**Recorded information:**
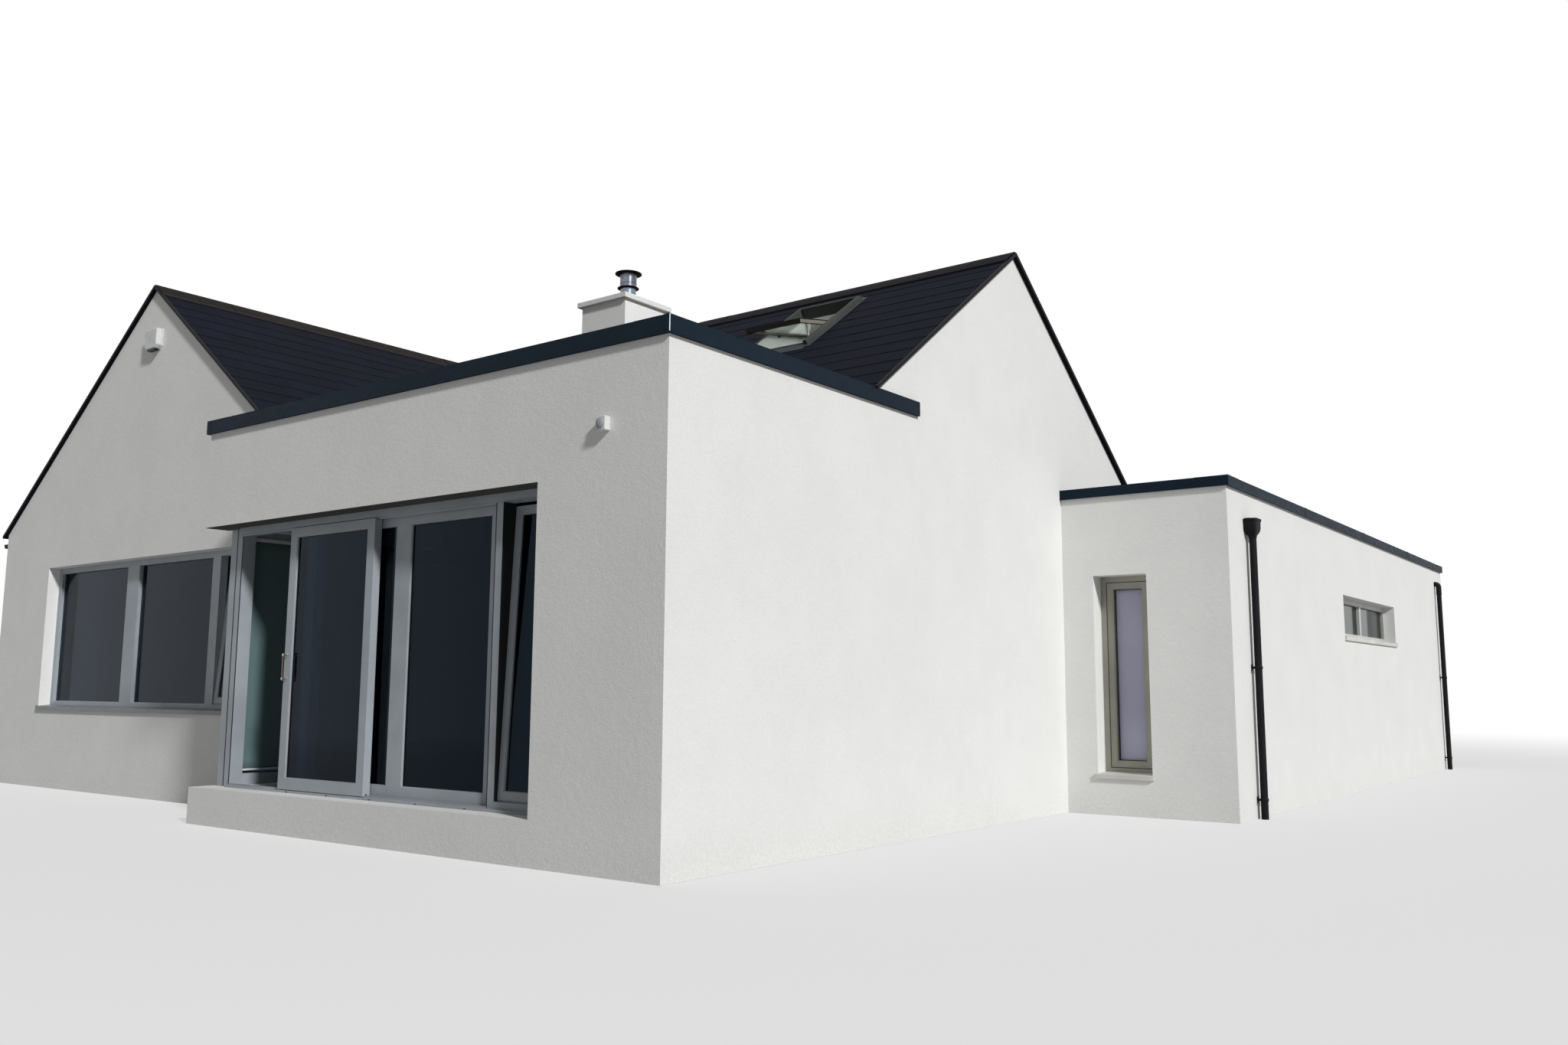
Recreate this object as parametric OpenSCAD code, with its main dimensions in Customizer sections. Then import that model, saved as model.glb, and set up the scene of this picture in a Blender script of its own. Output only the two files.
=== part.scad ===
// Detached house: a slated gabled wing, a flat-roofed front box with a sliding glazed
// screen, a slated main block with its gable to the right, and a flat-roofed rear
// extension. X runs to the right along the fronts, Y runs back, Z is up. Levels are
// counted from the finished floor, plan places from the front right corner of the box.

/* [Levels] */
// Finished floor above the lowest ground
floor_h = 315; // [200:5:600]
// Door and window heads above the floor
head_h = 2300; // [2100:10:2500]
// Top of the front box's metal capping above the floor
box_top = 3280; // [3200:10:3400]
// Top of the rear extension's metal capping above the floor
rear_top = 2890; // [2800:10:3000]
// Slate surface above the floor where it crosses the wall faces
eaves_h = 2810; // [2700:10:2900]

/* [Walls and floors] */
// Thickness of the outer walls
wall_t = 300; // [250:10:350]
// Thickness of the ground floor slab
slab_t = 200; // [150:10:300]
// Thickness of the flat roof decks
deck_t = 220; // [180:10:260]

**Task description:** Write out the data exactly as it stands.

**Exercise response:**
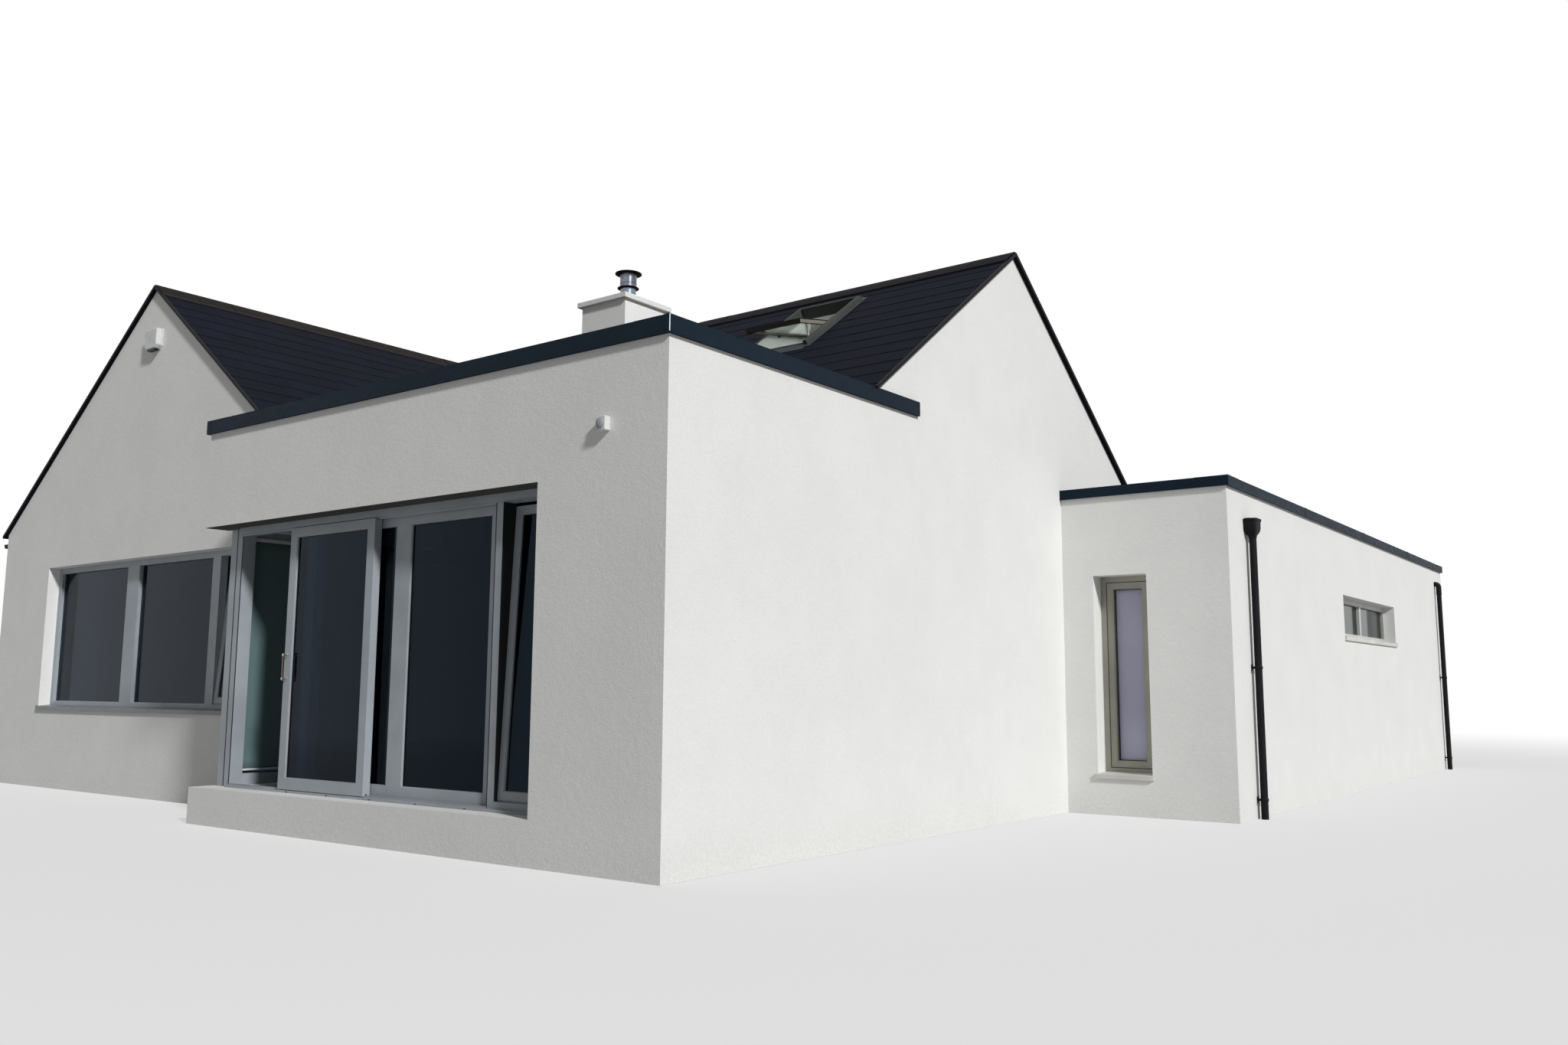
Recreate this object as parametric OpenSCAD code, with its main dimensions in Customizer sections. Then import that model, saved as model.glb, and set up the scene of this picture in a Blender script of its own. Output only the two files.
=== part.scad ===
// Detached house: a slated gabled wing, a flat-roofed front box with a sliding glazed
// screen, a slated main block with its gable to the right, and a flat-roofed rear
// extension. X runs to the right along the fronts, Y runs back, Z is up. Levels are
// counted from the finished floor, plan places from the front right corner of the box.

/* [Levels] */
// Finished floor above the lowest ground
floor_h = 315; // [200:5:600]
// Door and window heads above the floor
head_h = 2300; // [2100:10:2500]
// Top of the front box's metal capping above the floor
box_top = 3280; // [3200:10:3400]
// Top of the rear extension's metal capping above the floor
rear_top = 2890; // [2800:10:3000]
// Slate surface above the floor where it crosses the wall faces
eaves_h = 2810; // [2700:10:2900]

/* [Walls and floors] */
// Thickness of the outer walls
wall_t = 300; // [250:10:350]
// Thickness of the ground floor slab
slab_t = 200; // [150:10:300]
// Thickness of the flat roof decks
deck_t = 220; // [180:10:260]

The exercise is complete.